Louisiana is not unitary in the sense that it has 64 parishes but 42 judicial districts. Thus in some judicial districts (e.g., comprised of three parishes), one parish is part of one appellate circuit, while the two others are part of another. Thus, a district judge sitting in Parish A today applies a rule of law from the First Circuit Court of Appeals, but tomorrow, sitting in Parish B, applies a rule of law from the Fifth Circuit Court of Appeals, yet both parishes are within the same state district court judicial district. The split can be confusing when filing a supervisory writ or appeal, although the courts seem -- most of the time -- to forward the filing to the proper court.

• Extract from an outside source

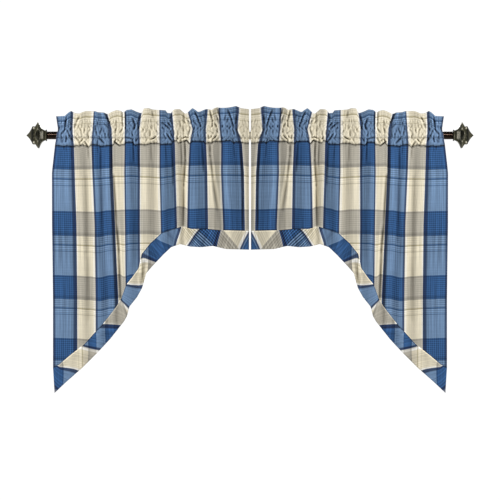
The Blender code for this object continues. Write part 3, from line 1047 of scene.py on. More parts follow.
class Nodes:
    """A short hand for building node trees."""

    MIX_LOW, MIX_HIGH, MIX_RESULT = 6, 7, 2  # the colour sockets of a Mix node

    def __init__(self, tree: bpy.types.NodeTree) -> None:
        """Keeps the tree."""
        self.tree = tree

    def add(self, kind: str, **settings: object) -> bpy.types.Node:
        """Adds a node.

        Args:
            kind: The node's type.
            settings: Properties to set on it.

        Returns:
            The node.
        """
        node = self.tree.nodes.new(kind)
        for name, value in settings.items():
            setattr(node, name, value)
        return node

    def feed(self, socket: bpy.types.NodeSocket, value: object) -> None:
        """Links a socket into an input, or sets the input's value.

        Args:
            socket: The input.
            value: A socket, a number, or a tuple.
        """
        if isinstance(value, bpy.types.NodeSocket):
            self.tree.links.new(value, socket)
        else:
            socket.default_value = value

    def math(self, operation: str, *values: object, clamp: bool = False) -> bpy.types.NodeSocket:
        """Adds a Math node.

        Args:
            operation: What it works out.
            values: Its inputs, in order.
            clamp: Whether the result is held to 0 to 1.

        Returns:
            Its output.
        """
        node = self.add("ShaderNodeMath", operation=operation, use_clamp=clamp)
        for socket, value in zip(node.inputs, values):
            self.feed(socket, value)
        return node.outputs[0]

    def mix(
        self, share: object, low: object, high: object, blend: str = "MIX"
    ) -> bpy.types.NodeSocket:
        """Adds a colour mix.

        Args:
            share: The factor.
            low: The colour at a factor of 0.
            high: The colour at a factor of 1.
            blend: How the two are blended.

        Returns:
            The mixed colour.
        """
        node = self.add("ShaderNodeMix", data_type="RGBA", blend_type=blend)
        node.clamp_factor = True
        self.feed(node.inputs[0], share)
        self.feed(node.inputs[self.MIX_LOW], low)
        self.feed(node.inputs[self.MIX_HIGH], high)
        return node.outputs[self.MIX_RESULT]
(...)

Posted by: Mark Plaisance | Apr 16, 2019 6:01:33 AM

Thanks for your comment. It's definitely been my impression here in Houston that people make it work, as it's been this way for over 50 years. But as a bit of an outsider, my question is-- should it be this way? And does it promote justice, efficiency, or any other value we desire?

Posted by: Hilary Reed | Apr 16, 2019 7:51:57 AM

There are very rare occasions when this can happen in Pennsylvania. Specifically, certain criminal cases charging multiple crimes. The appeals court the case goes to depends on the most serious conviction. So you don't know which court will get the case until after trial.